→ Task to complete
Only the lines from the start of the material through the line containing "floor, the lights" are to be extracted, exactly as they appear.

-- start The data --

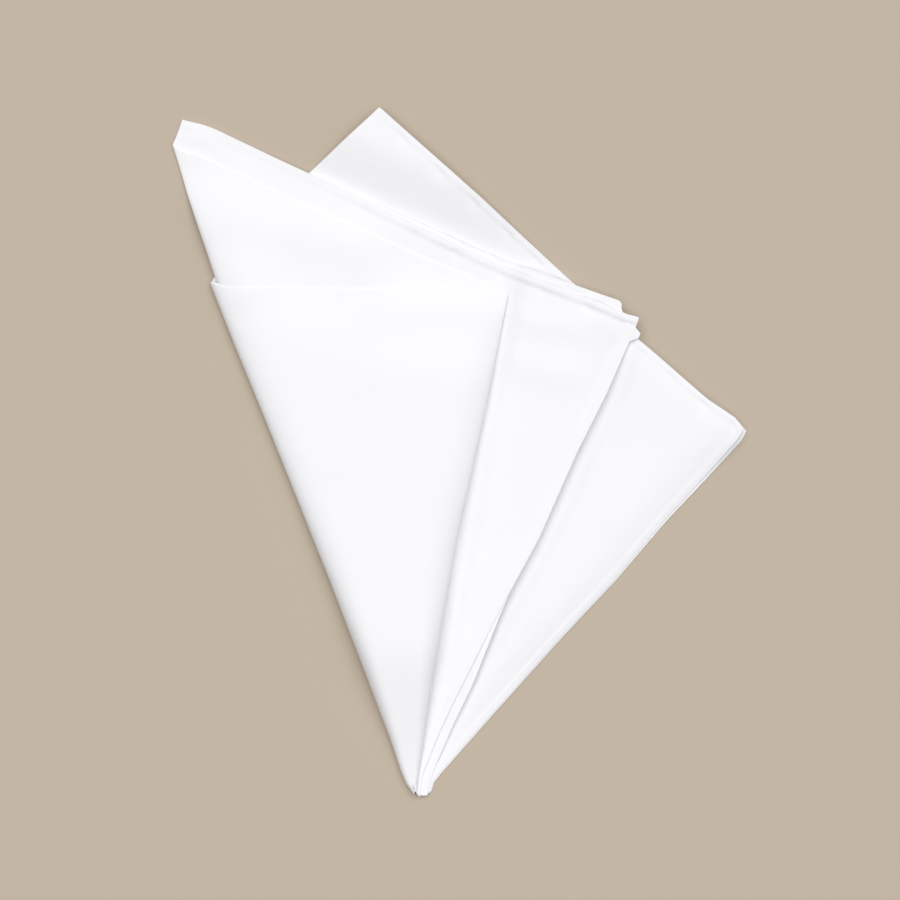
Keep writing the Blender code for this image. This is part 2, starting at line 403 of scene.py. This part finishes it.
class StageSizes(bpy.types.PropertyGroup):
    """The floor, the lights and the camera."""

    floor_colour: FloatVectorProperty(
        name="Floor",
        description="Colour of the plain floor",
        default=(0.509, 0.436, 0.350),
        size=3,
        min=0.0,
        max=1.0,
        subtype="COLOR",
    )
    floor_side: FloatProperty(
        name="Floor side",
        description="Side of the square floor",
        default=6.0,
        unit="LENGTH",
    )
    sky: FloatProperty(
        name="Sky",
        description="Strength of the even light from all round",
        default=0.17,
    )
    lamp: FloatProperty(
        name="Lamp",
        description="Strength of the wide soft lamp overhead",
        default=2.80,
    )
    side_lamp: FloatProperty(
        name="Side lamp",
        description="Strength of the weak soft lamp from the right",
        default=0.16,
    )
    side_lamp_lean: FloatProperty(
        name="Side lamp lean",
        description="How far the side lamp leans from straight above towards the right",
        default=math.radians(55.0),
        subtype="ANGLE",
    )
    side_lamp_angle: FloatProperty(
        name="Side lamp width",
        description="How wide the side lamp looks from the floor",
        default=math.radians(24.0),
        subtype="ANGLE",
    )
    lamp_angle: FloatProperty(
        name="Lamp width",
        description="How wide the lamp looks from the floor",
        default=math.radians(80.0),
        subtype="ANGLE",
    )
    lamp_lean: FloatProperty(
        name="Lamp lean",
        description="How far the lamp leans from straight above towards the far side",
        default=math.radians(15.0),
        subtype="ANGLE",
    )
    view_width: FloatProperty(
        name="View width",
        description="Width of the floor that the camera sees",
        default=0.30492,
        unit="LENGTH",
    )


def smooth(t):
    """Rises from 0 to 1 as t does, with level ends."""
    t = np.clip(t, 0.0, 1.0)
    return t * t * (3.0 - 2.0 * t)


def mix(a, b, t):
    return a + (b - a) * t


@cache
def line_points(name):
    """A line's points as columns x and y."""
    points = np.array(LINES[name])
    return points[:, 0], points[:, 1]


def line_x(name, y):
    """The x at height y of a line that rises from point to point, or runs on past its end."""
    xs, ys = line_points(name)
    return np.interp(y, ys, xs)


def foot_y(name):
    return line_points(name)[1][0]


def bend_width(name, y):
    """How far the outermost bend at a crease stands out from the line round which it bends."""
    ys, widths = np.array(CREASES[name]["width"]).T
    return np.interp(y, ys, widths)


@cache
def outward(name):
    """The level direction square to a crease, towards the side on which its bend lies."""
    xs, ys = line_points(name)
    side = CREASES[name]["side"]
    last = CREASES[name]["last_point"]
    along = np.array((xs[last] - xs[0], ys[last] - ys[0]))
    along /= np.hypot(*along)
    return side * along[1], -side * along[0]


def bend_line(name, y):
    """The line round which a crease bends."""
    out = outward(name)
    width = bend_width(name, y)
    return line_x(name, y) - out[0] * width, y - out[1] * width


def side_line(name, ply, end, share):
    """A panel's side from the tip to its hem end."""
    if name in CREASES:
        return bend_line(name, mix(foot_y(name), end, share))
    own = EDGES[name][ply]
    y = mix(foot_y(own), end, share)
    return line_x(own, y), y


def tip_line(x):
    """The y of the tip's round end at x."""
    sideways = np.clip(np.abs(x - TIP_X), 0.0, TIP_RADIUS)
    return TIP_Y + TIP_RADIUS - np.sqrt(TIP_RADIUS**2 - sideways**2)


def hem_line(panel, ply, start, end):
    """The points of a panel's upper rim in one ply, and how far along it each one lies."""
    inner = list(panel["hem"][ply]) + list(panel["past_fold"])
    points = np.array([start] + inner + [end])
    run = np.concatenate(([0.0], np.cumsum(np.hypot(*np.diff(points, axis=0).T))))
    return points, run


def graded(length, widest):
    """Distances from an open edge: fine steps at first, then up to the widest."""
    places = [0.0]
    step = FIRST_STEP
    while places[-1] < length:
        places.append(places[-1] + step)
        step = min(step * STEP_GROWTH, widest)
    return np.array(places) * length / places[-1]


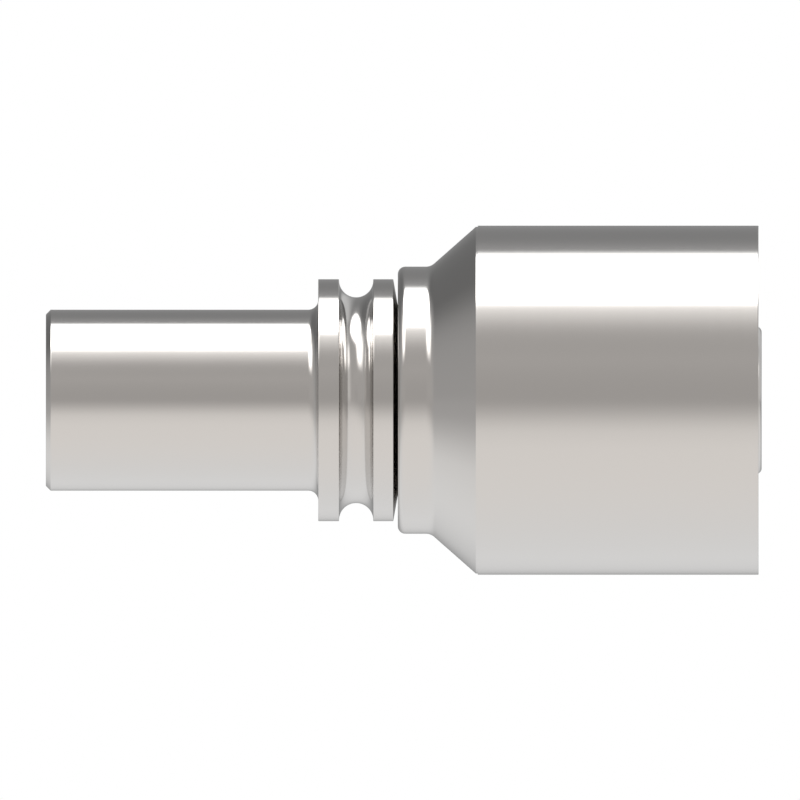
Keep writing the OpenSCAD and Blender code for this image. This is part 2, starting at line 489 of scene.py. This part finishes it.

-- end The data --

→ Reply to the task
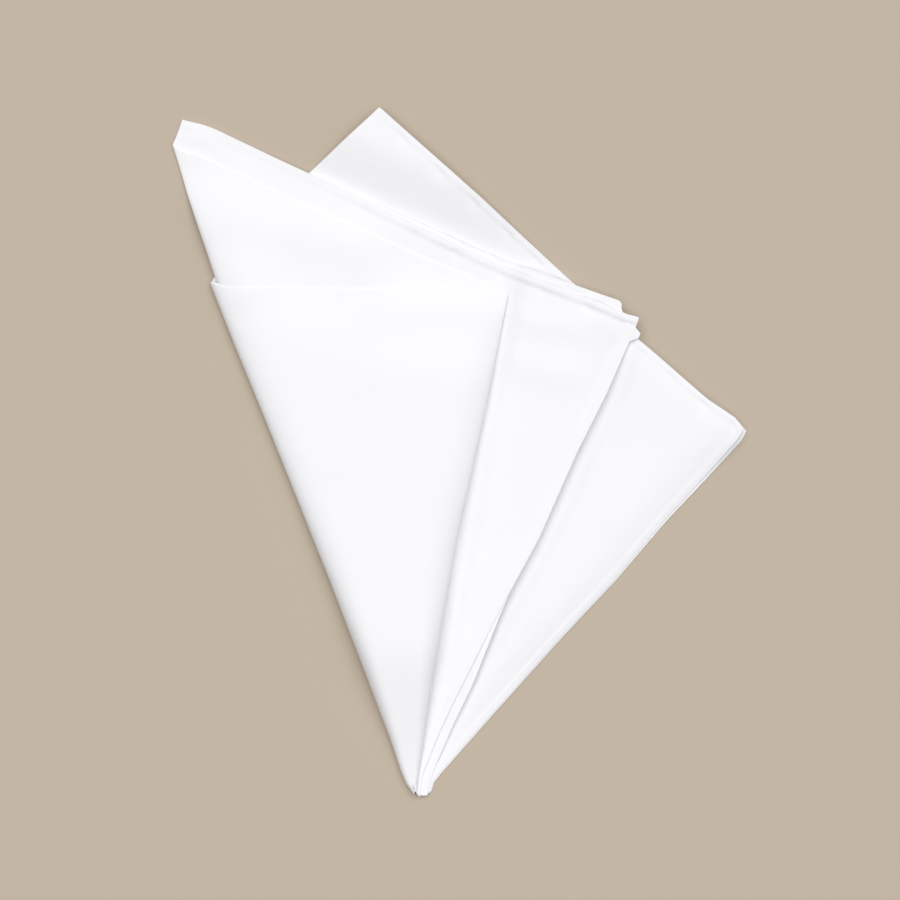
Keep writing the Blender code for this image. This is part 2, starting at line 403 of scene.py. This part finishes it.
class StageSizes(bpy.types.PropertyGroup):
    """The floor, the lights and the camera."""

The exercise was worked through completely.